Nothing and nobody taught me how to be spoken to as if I were the house slave: “Why are the dishes still in the sink?”
How could I be prepared to be told I am a “bitch” by my son (and I with loads of laundry and someone waiting at the door, so too busy to slap his face).
I could not have imagined in advance that my normally sweet husband when in full swing with graduate term-paper deadlines would be almost out of his mind with demands. “Where are those notes you were supposed to take?” Uh, what notes? When did you ask me? Silence. Stomping off. No apologies.
There would be no time for caring for the now humble housewife by my husband because, dammit, his coursework was Important! And what was I? As one of my sons said with derision, “You don’t even earn any money!”
In addition to being assigned to the Kingdom of the Household tasks which I uncomplainingly did all day (and sometimes all night), I also squeezed in about 50-100 pages of cognitive development reading material for my husband’s courses, 30-40 pages of middle school social studies’ reading for my sons before they came home from their new schools. In total, I read six chapters each from four different textbooks. Later, in the evenings, after chauffeuring my three boys back home from their respective three different schools, I rotated shifts tutoring all three of them to do their homework. But this was still manageable for me. I am woman! I will succeed, except...
It was the bitter humble pie that caught me off guard.
My husband complained. My children complained. I kept quiet. On a day when I had not had a single adult conversation because I had spent the entire day doing the thousand pieces of paperwork required for an overseas move, they complained loudly of my faults in serving their needs. “Where did you put my textbook?” “Why is there no milk?” I kept quiet and ate humble pie.

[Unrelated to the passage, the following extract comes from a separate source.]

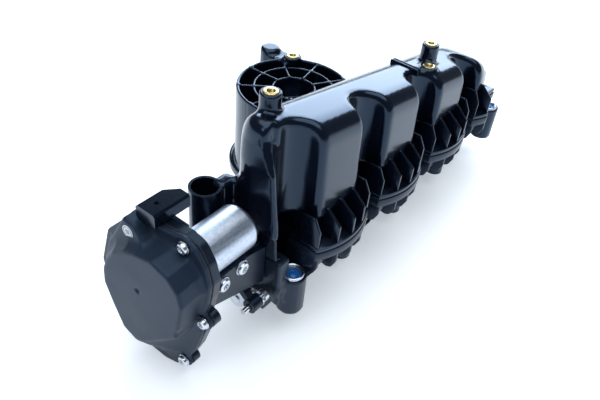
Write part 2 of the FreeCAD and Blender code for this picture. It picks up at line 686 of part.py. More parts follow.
def screw(seat, axis, length, head):
    """Pan-head screw along an axis whose head lies on the near side of its seat."""
    def along(offset):
        return tuple(a + offset * b for a, b in zip(seat, AXIS[axis]))
    shaft = rod(seat, "2 mm", "%g mm" % length, axis)
    top = rod(along(-3.4), "%g mm" % head, "3.4 mm", axis)
    socket = rod(along(-3.9), "%g mm" % (head / 2), "2.4 mm", axis)
    return cut(fuse(shaft, top), socket)


SCREW_HEAD_X = COVER_BACK - size("cover_flange")
BRACKET_FOOT = [(-10.0, 71.0), (-10.0, 79.0)]


def actuator_fixings():
    """Cover screws, bracket with its screws and rivets, sticker disc, clip and bushes."""
    node(together([screw((SCREW_HEAD_X, y, z), "X", 12, 4.6) for y, z in COVER_SCREWS]),
         "cover_screws")
    node(together([screw((x, BRACKET_FACE, z), "Y", 14, 5.4) for x, z in BRACKET_SCREWS]),
         "bracket_screws")
    edge = [(BACK, 66), (END_WALL - 1.5, 47.5), (END_WALL - 1.5, 84), (-215, 88), (BACK, 88)]
    corners = [Vector(x, BRACKET_FACE, z) for x, z in edge]
    plate = Part.Face(Part.makePolygon(corners + corners[:1])).extrude(
        Vector(0, BRACKET_THICK, 0))
    foot = box((BACK, BRACKET_FACE, 67), (BACK + 2.5, -4, 84))
    holes = [cylinder((x, BRACKET_FACE - 1, z), 2.1, 8, "Y") for x, z in BRACKET_SCREWS]
    holes += [cylinder((BACK - 1, y, z), 1.6, 6, "X") for y, z in BRACKET_FOOT]
    feature(joined([plate, foot]).cut(holes), "actuator_bracket")
    rivets = [rod((BACK, y, z), "1.6 mm", "4.5 mm", "X") for y, z in BRACKET_FOOT]
    node(together(rivets), "bracket_rivets")
    node(rod((LOBE_FRONT - 0.3, 29.5, 121.5), "5 mm", "0.3 mm", "X"), "blank_sticker")
    low, high = (BACK, 2.0, 24.0), (BACK + 19, 11.0, 33.0)
    hollow = box((BACK + 10, low[1] + 1.5, low[2] + 1.5), (high[0] + 1, high[1] - 1.5, high[2] - 1.5))
    feature(box(low, high).cut(hollow), "harness_clip")
    y, z = OUTPUT.x, OUTPUT.y
    node(tube((FLOOR, y, z), "Sizes.output_shaft_radius + Sizes.bush_wall",
              "Sizes.output_shaft_radius + Sizes.running_gap", "10 mm", "X"), "output_bush")
    node(rod((PIN_X, IDLER.x, IDLER.y), "Sizes.idler_pin_radius", "%g mm" % PIN_LENGTH, "X"),
         "idler_pin")


# ---- connector ----
PLUG_LEFT, PLUG_RIGHT, PLUG_TURN = -272.0, -241.0, -252.0
PLUG_FRONT, PLUG_SIDE, PLUG_BACK = 10.0, 19.0, 28.0
PLUG_LOW, PLUG_HIGH = 130.5, 142.0
PLUG_WALL = 1.8
PIN_ROWS = [(y, 136.2) for y in (13.0, 15.1, 17.2, 19.3, 21.4)]
PIN_START, CONTACT_LENGTH = PLUG_RIGHT - 22, 13.0


def level(points, low, high):
    """Plate of an outline given in X and Y between two heights."""
    loop = [Vector(x, y, low) for x, y in points]
    return Part.Face(Part.makePolygon(loop + loop[:1])).extrude(Vector(0, 0, high - low))


def connector():
    outline = [(PLUG_LEFT, PLUG_FRONT), (PLUG_RIGHT, PLUG_FRONT), (PLUG_RIGHT, PLUG_SIDE),
               (PLUG_TURN, PLUG_BACK), (PLUG_LEFT, PLUG_BACK)]
    shell = level(outline, PLUG_LOW, PLUG_HIGH)
    shell = shell.makeChamfer(1.5, [e for e in shell.Edges if e.BoundBox.XLength > 15])
    front, back = PLUG_FRONT + PLUG_WALL, PLUG_BACK - PLUG_WALL
    deep, mouth = PLUG_RIGHT - 18, PLUG_RIGHT + 1
    inside = [(deep, front), (mouth, front), (mouth, PLUG_SIDE - 2.5), (PLUG_TURN - 1, back),
              (deep, back)]
    room = level(inside, PLUG_LOW + PLUG_WALL, PLUG_HIGH - PLUG_WALL)
    vent = cylinder((-262, PLUG_SIDE, PLUG_HIGH - 1.5), 1.6, 3)
    case = case_block(SCREW_HEAD_X, BACK - SCREW_HEAD_X)
    lobe = slab_yz(LOBE_FRONT, LOBE, COVER_BACK - LOBE_FRONT, 4.0)
    shell = shell.cut([room, vent, case, lobe])
    shell = shell.cut([cylinder((PIN_START, y, z), 0.6, 8, "X") for y, z in PIN_ROWS])
    feature(shell, "connector_socket")
    pins = [rod((PIN_START, y, z), "0.6 mm", "%g mm" % CONTACT_LENGTH, "X") for y, z in PIN_ROWS]
    node(together(pins), "connector_pins")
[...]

On another day when they complained even more loudly, I did not say that I had focused the entire afternoon studying the term paper topic for which my husband needed my help. I shut up. I was getting sick of humble pie, but I ate it.
One night, one son needed help with his homework, a subject in which I had a graduate degree and had taught at the college level. He said to me after I had shown him how to figure out the problem, “That’s stupid! Nobody does it like that! Your idea is stupid!” Yes, I agree I was failing in my duties of parental guidance because I let him speak to me this way, but my brain just refused to respond. All that humble pie was not just something I had to eat, it was doing something to me.

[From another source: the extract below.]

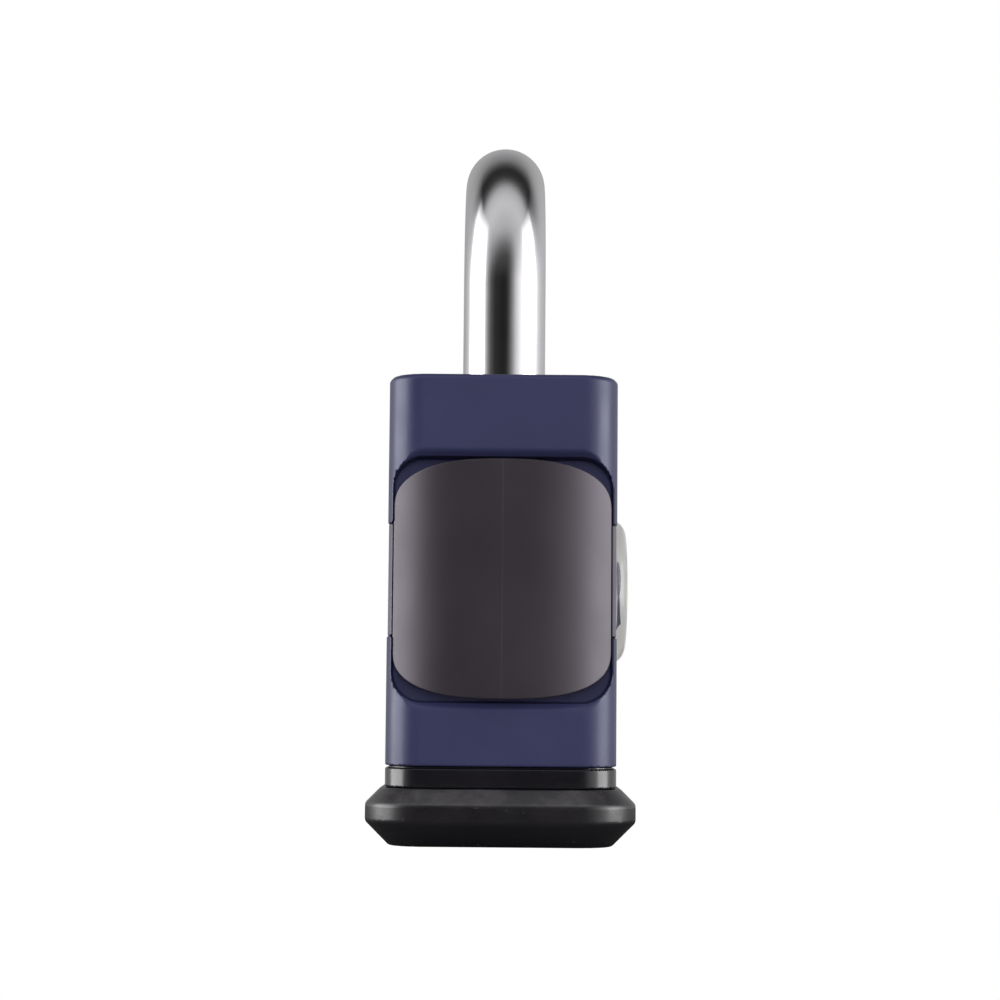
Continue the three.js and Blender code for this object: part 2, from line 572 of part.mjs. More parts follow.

My husband suddenly, without warning, told me what I needed to complete for him “before tomorrow.” I found it difficult to focus. My mind wandered to other thoughts. But I kept quiet. I wrote out the notes on autopilot. What is happening to me?

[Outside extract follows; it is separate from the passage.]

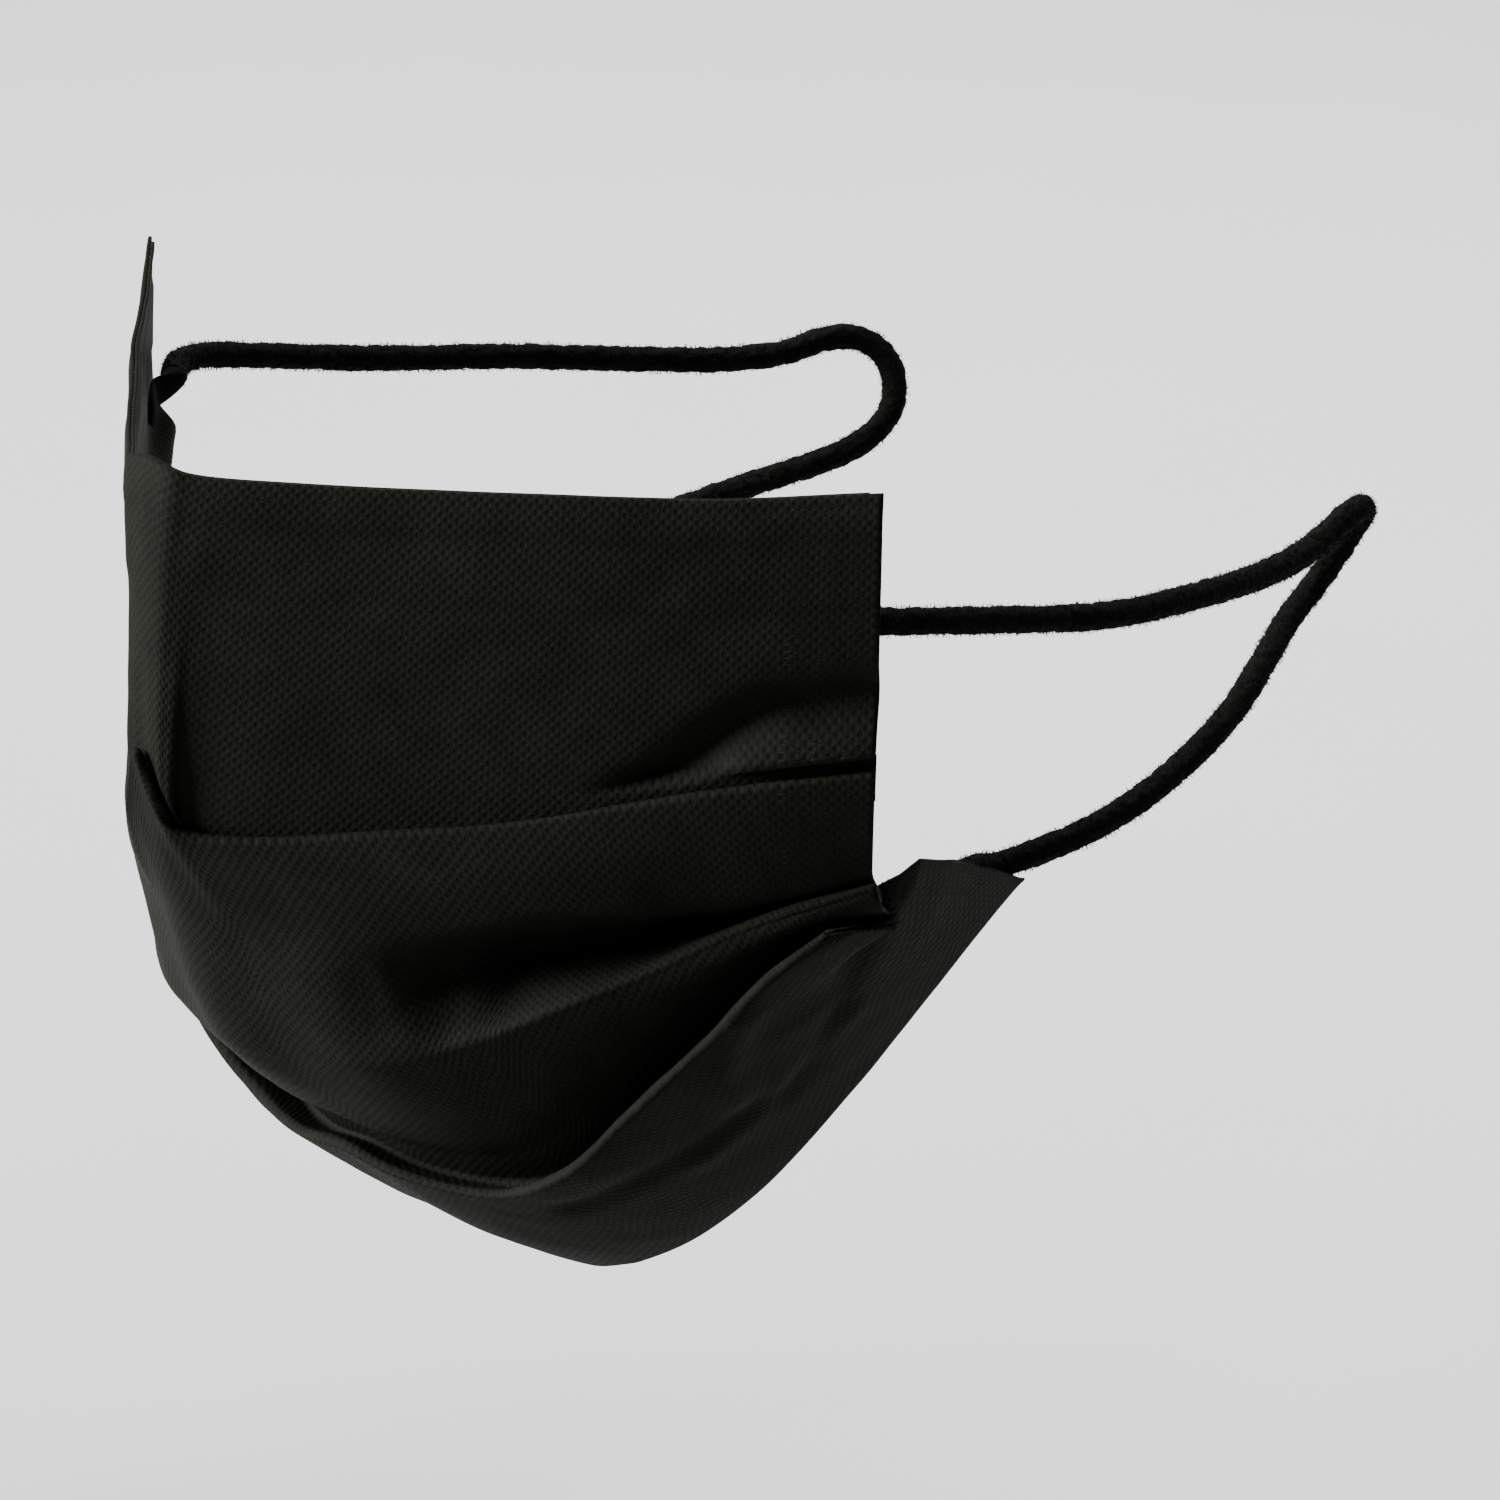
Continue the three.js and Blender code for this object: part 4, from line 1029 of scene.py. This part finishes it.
class MASK_OT_seals(bpy.types.Operator):
    """Makes the rows of small melted marks along the sides, the hems and the wire's channel"""
    bl_idname = "mask.seals"
    bl_label = "Seals"

    def execute(self, context):
        scene = context.scene
        cloth_materials(scene)
        sizes = scene.mask_sizes
        sheet = sheet_of(sizes)
        melted = bpy.data.materials["Melted polypropylene of the seals"]
        for label, side in SIDES:
            marks = [(panel, across * side, SEAL_START + SEAL_PITCH * k, length, SEAL_WIDTH)
                     for panel, height in SEALED_PANELS for across, length in SEAL_COLUMNS
                     for k in range(int(height / SEAL_PITCH) - SEALS_LEFT_OUT)]
            self.build(f"seal_marks_{label}", sheet, sizes, marks, melted)
        marks = [(UPPER_PANEL, pitch * k - HEM_MARKS_REACH, down, length, width)
                 for down, pitch, length, width in HEM_MARKS
                 for k in range(int(2 * HEM_MARKS_REACH / pitch) + 1)]
        self.build("hem_marks_top", sheet, sizes, marks, melted)
        return {"FINISHED"}

    def build(self, name, sheet, sizes, marks, material):
        """Flat drops that stand a little out of the cloth: (panel, across, down, length, width)."""
        bm = bmesh.new()
        bmesh.ops.create_uvsphere(bm, u_segments=8, v_segments=5, radius=1)
        drop = bpy.data.meshes.new(name)
        bm.to_mesh(drop)
        ball = np.array([tuple(v.co) for v in drop.vertices])
        bm.clear()
        for _ in marks:
            bm.from_mesh(drop)
        mesh = mesh_from(bm, name)
        bpy.data.meshes.remove(drop)
        placed = []
        for panel, across, down, length, width in marks:
            point, out, right, below = sheet.place(panel, across, down)
            middle = point + out * (sizes.cloth_thickness / MM / 2 - MARK_SINK)
            ways = np.array([right * length / 2, below * width / 2, out * MARK_HEIGHT])
            placed.append(middle + ball @ ways)
        mesh.vertices.foreach_set("co", (np.concatenate(placed) * MM).ravel())
        mesh.update()
        return finish_object(name, mesh, [material])


class MASK_OT_declare_cloth(bpy.types.Operator):
    """Takes no step of its own and finishes at once"""
    bl_idname = "mask.declare_cloth"
    bl_label = "Cloth facts"

    def execute(self, context):
        return {"FINISHED"}


class MASK_OT_stage(bpy.types.Operator):
    """Makes the pale floor with its backdrop and the soft lights"""
    bl_idname = "mask.stage"
    bl_label = "Stage"

    def execute(self, context):
        scene = context.scene
        stage = scene.mask_stage
        turn = stage.azimuth
        right = Vector((math.cos(turn), math.sin(turn), 0))
        away = Vector((-math.sin(turn), math.cos(turn), 0))
        bm = bmesh.new()
        bmesh.ops.create_grid(bm, x_segments=2, y_segments=60, size=1)
        for vert in bm.verts:
            run = (vert.co.y + 1) / 2 * PAPER_LENGTH - PAPER_FRONT
            past = max(run - PAPER_FLAT, 0) / PAPER_RADIUS
            bend = min(past, math.pi / 2)
            rise = PAPER_RADIUS * (1 - math.cos(bend) + past - bend)
            run = min(run, PAPER_FLAT + PAPER_RADIUS * math.sin(bend))
            vert.co = (right * vert.co.x * PAPER_HALF_WIDTH + away * run
                       + Vector((0, 0, stage.floor_height + rise)))
        mesh = mesh_from(bm, "Floor")
        floor = bpy.data.objects.new("Floor", mesh)
        scene.collection.objects.link(floor)
        for polygon in mesh.polygons:
            polygon.use_smooth = True
        mesh.materials.append(self.paper(stage.floor_colour))
        world = bpy.data.worlds.new("Studio")
        scene.world = world
        world.use_nodes = True
        background = next(n for n in world.node_tree.nodes if n.type == "BACKGROUND")
        background.inputs["Color"].default_value = (1, 1, 1, 1)
        background.inputs["Strength"].default_value = stage.room_light
        for name, power, size, across, near, up in LIGHTS:
            data = bpy.data.lights.new(name, "AREA")
            data.shape = "SQUARE"
            data.energy, data.size = getattr(stage, power), size
            lamp = bpy.data.objects.new(name, data)
            from_target = right * across - away * near + Vector((0, 0, up))
            lamp.location = Vector(LAMP_TARGET) + from_target
            lamp.rotation_euler = (-from_target).to_track_quat("-Z", "Y").to_euler()
            scene.collection.objects.link(lamp)
        # The key light is flagged off the floor, so that little of it comes back up from below.
        lit = bpy.data.collections.new("Lit by the key light")
        for made in scene.collection.objects:
            if made.type == "MESH" and made is not floor:
                lit.objects.link(made)
        bpy.data.objects["Key"].light_linking.receiver_collection = lit
        return {"FINISHED"}

    def paper(self, colour):
        """Matt background paper with a faint unevenness of 50 mm."""
        made, tree, shader = new_material("Matt background paper", colour, **{"Roughness": 0.9})
        cloud = object_noise(tree, Scale=20.0, Detail=2.0)
        shade_base(tree, shader, colour, map_range(tree, cloud, 0.3, 0.7, 0.985, 1.0))
        return made


STEPS = (MASK_OT_camera, MASK_OT_ear_loops, MASK_OT_body, MASK_OT_hems, MASK_OT_nose_wire,
         MASK_OT_loop_ends, MASK_OT_seals, MASK_OT_declare_cloth, MASK_OT_stage)


class VIEW3D_PT_surgical_mask(bpy.types.Panel):
    """The mask's steps and settings"""
    bl_label = "Pleated Surgical Mask"
    bl_idname = "VIEW3D_PT_surgical_mask"
    bl_space_type = "VIEW_3D"
    bl_region_type = "UI"
    bl_category = "Mask"

    def draw(self, context):
        scene = context.scene
        for settings in (scene.mask_sizes, scene.mask_colours, scene.mask_stage):
            box = self.layout.box()
            for key in settings.__annotations__:
                box.prop(settings, key)
        for step in STEPS:
            self.layout.operator(step.bl_idname)


CLASSES = (MaskSizes, MaskColours, MaskStage, *STEPS, VIEW3D_PT_surgical_mask)


def register():
    for item in CLASSES:
        bpy.utils.register_class(item)
    bpy.types.Scene.mask_sizes = bpy.props.PointerProperty(type=MaskSizes)
    bpy.types.Scene.mask_colours = bpy.props.PointerProperty(type=MaskColours)
    bpy.types.Scene.mask_stage = bpy.props.PointerProperty(type=MaskStage)


def unregister():
    for key in ("mask_sizes", "mask_colours", "mask_stage"):
        delattr(bpy.types.Scene, key)
    for item in reversed(CLASSES):
        bpy.utils.unregister_class(item)


def main():
    """Builds the whole mask and its stage."""
    register()
    for step in STEPS:
        group, name = step.bl_idname.split(".")
        getattr(getattr(bpy.ops, group), name)()


if __name__ == "__main__":
    main()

Another day. It was an exceptionally cold one. I wore extra layers of clothes in order to save on electric and gas bills during the day when everyone else was out of the house. One of my sons took one look at me and said, “Gee! You look ugly nowadays. You dress funny.”
The other son chipped in, “That’s because she doesn’t work now. She stays at home all dayand does nothing. So she is allowed to look ugly.”
My husband continued giving instructions about what needed to be done. I nodded in silence, picked up a pen and paper, wrote down what I needed to do, and proceeded to go do it. I often did not eat dinner. I did not feel hungry. I never knew eating humble pie would make you lose your appetite for real food.
I remembered my own mother. So this is what she meant when she had told me back when I was a teen that I would one day have to learn how to eat humble pie. She must have eaten it herself daily.
I felt a tear well up. I'm sorry Mom, I had no idea.